Another trail in the works is located on 24 miles of Crooked Creek. “I’m excited about Crooked Creek, people love to paddle those Ozark streams,” said Bartlow. “For the most part I just see anglers out there. So I think it’s going to be a new opportunity for paddlers that they might not be aware of.”
Other planned routes include Grassy Lake on Bell Slough WMA in Mayflower, St. Francis Sunken Lands WMA and Cutoff Creek WMA.
“I don’t think that many people realize the treasures we have in eastern and southern Arkansas or why trails are needed,” said Doss. “Because of the well known struggle to save the Buffalo River many people realize the importance of Ozark Mountain streams. However, few know the White River National Wildlife Refuge (NWR) and its surrounding Wildlife Management Areas is listed by the Ramsar treaty as a wetland of international importance for the preservation of the largest mature intact bottomland hardwood forest in the US. It is completely unique in the world. Stepping into these areas is like stepping back in time to a period before the arrival of Europeans. Until recently it has only been accessed by hunters and fishermen.”
Doss said the best way of getting into these areas to view or photograph wildlife is by paddling a canoe or kayak. “Within the Cache River NWR, Bayou De View, the White River NWR, the Felsenthal NWR, the lower Arkansas River and many other wildlife management areas are hundreds of miles of potential water trails,” she said. “For many of those who have been there it is easy to envision a network of water trails stretching across eastern and southern Arkansas with local events promoting the trails, bringing much needed business to delta communities.

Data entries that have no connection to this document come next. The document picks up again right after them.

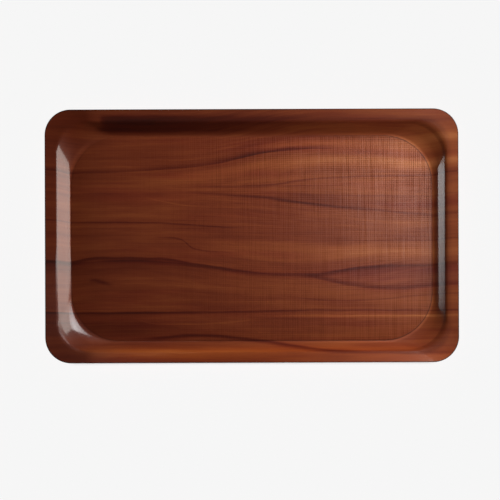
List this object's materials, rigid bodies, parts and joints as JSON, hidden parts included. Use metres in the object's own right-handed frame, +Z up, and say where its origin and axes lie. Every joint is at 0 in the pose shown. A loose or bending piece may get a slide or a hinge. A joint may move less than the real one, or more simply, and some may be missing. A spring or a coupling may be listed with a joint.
{
  "type": "serving tray",
  "caption": "Rectangular moulded-veneer serving tray with rounded corners, a sloping flange, a coved well and a woven-textured non-slip floor.",
  "frame": {"origin": "middle of the flat underside, on the surface that the tray stands on", "axes": "+X along the long side, +Y along the short side, +Z up out of the open well"},
  "size_m": [0.53, 0.325, 0.0205],
  "materials": {
    "woven_film": "satin",
    "face_veneer": "gloss",
    "back_veneer": "satin",
    "core_along": "satin",
    "core_across": "satin"
  },
  "bodies": {
    "root": {"nonslip_well_film": "woven_film", "top_face_veneer": "face_veneer", "core_ply_1": "core_across", "core_ply_2": "core_along", "core_ply_3": "core_across", "core_ply_4": "core_along", "core_ply_5": "core_across", "bottom_face_veneer": "back_veneer"}
  },
  "joints": []
}
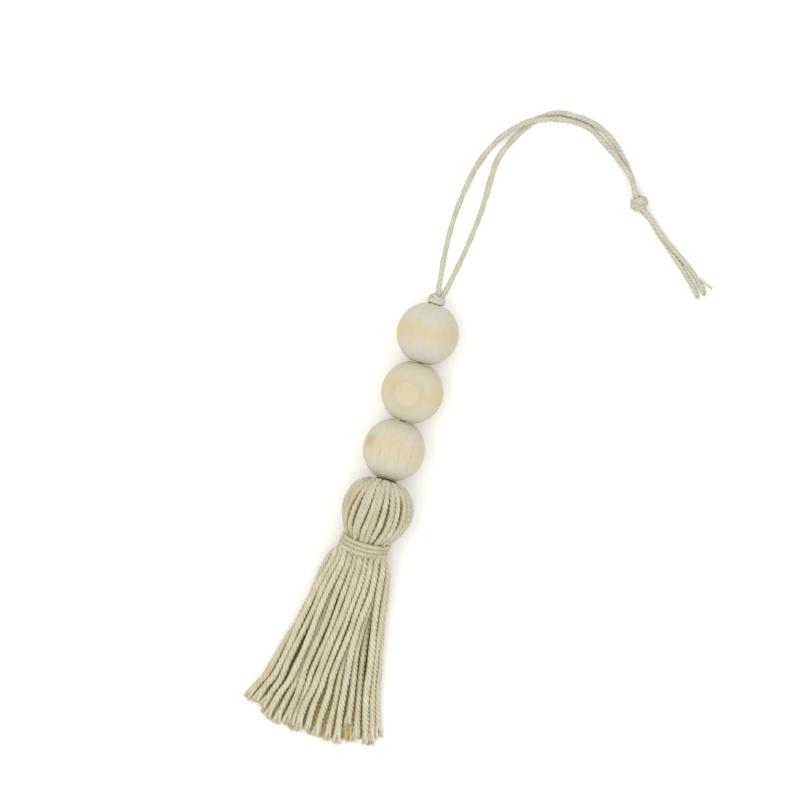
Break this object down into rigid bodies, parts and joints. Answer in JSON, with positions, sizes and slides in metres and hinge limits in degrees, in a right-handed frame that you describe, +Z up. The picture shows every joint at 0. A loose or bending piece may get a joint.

Bartlow added that the project naturally promotes exercise, getting people more involved in conservation and helping the state’s rural economies. “I think it’s a pretty neat program that benefits different aspects of our lives,” said Bartlow. “Paddling is one of fastest growing sports and there are more people getting into canoeing and kayaking. And we want them to get out and enjoy Arkansas.”